In most cases, the company will act as a sort of agent for you, trying to pair you with an advertiser who wants to market their message on your car. This doesn’t mean you get to choose exactly what gets advertised on your car, but they should give you some options, and you can pick whichever one seems most appealing. You can always say no, but then you don’t get paid.

Speaking of pay, how much can I make?

This varies quite a lot, depending on your car, how much you drive and how large of a wrap you opt for (advertisements range from rear window decals to your entire car). If you have full coverage and drive around their campaign zones daily, Wrapify estimates that you can make between $264 and $452 per month. Meanwhile, Carvertise will pay you between $100 and $200 a month, and Nickelytics say their drivers average around $250 a month. Most campaigns last for a few months before you need to take your car in to be re-wrapped for a new one.

If I want to stop, am I stuck with an advertisement on my car?

Nope! The company will remove the advertisement from your car once the campaign ends. However, if you want to remove the wrap before the term has come to a close, you may face an early termination fee.

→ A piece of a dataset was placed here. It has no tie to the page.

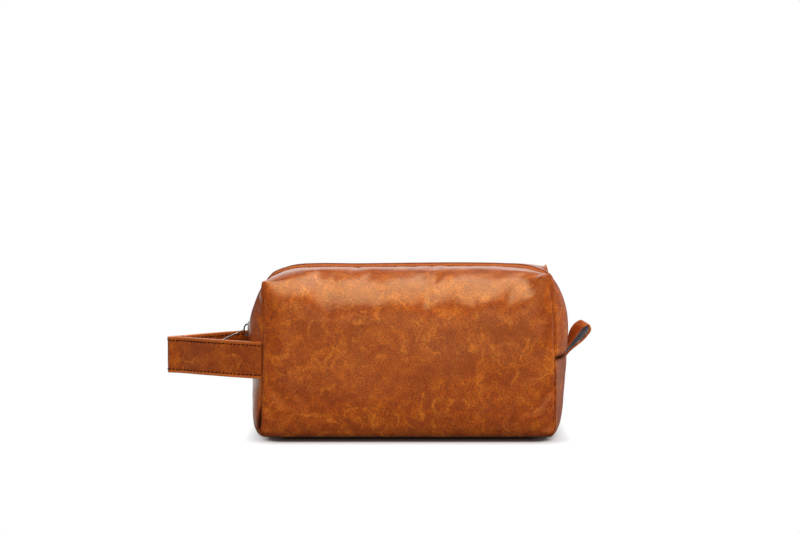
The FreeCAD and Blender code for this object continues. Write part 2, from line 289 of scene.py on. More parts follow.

Wrapify also notes that if your car has “rock chips, dents, scratches, rust or paint/clear coat damage,” it may be susceptible to lasting damage from the advertisement.

So, should I do it?

That’s up to you! The impression I get is that you don’t want to be driving out of your way in order to advertise, because you may end up only making enough to cover the extra gas you’re burning through. But the nice thing about the legit companies I mentioned is that you can always sign up and turn on the app during your normal routes, and they’ll do the work of finding a campaign that fits your driving habits. And if you’re able to find one that requires no change whatsoever to your normal commute, hey, you may end up making an extra couple hundred bucks a month.

Just don’t expect to participate in any car shows.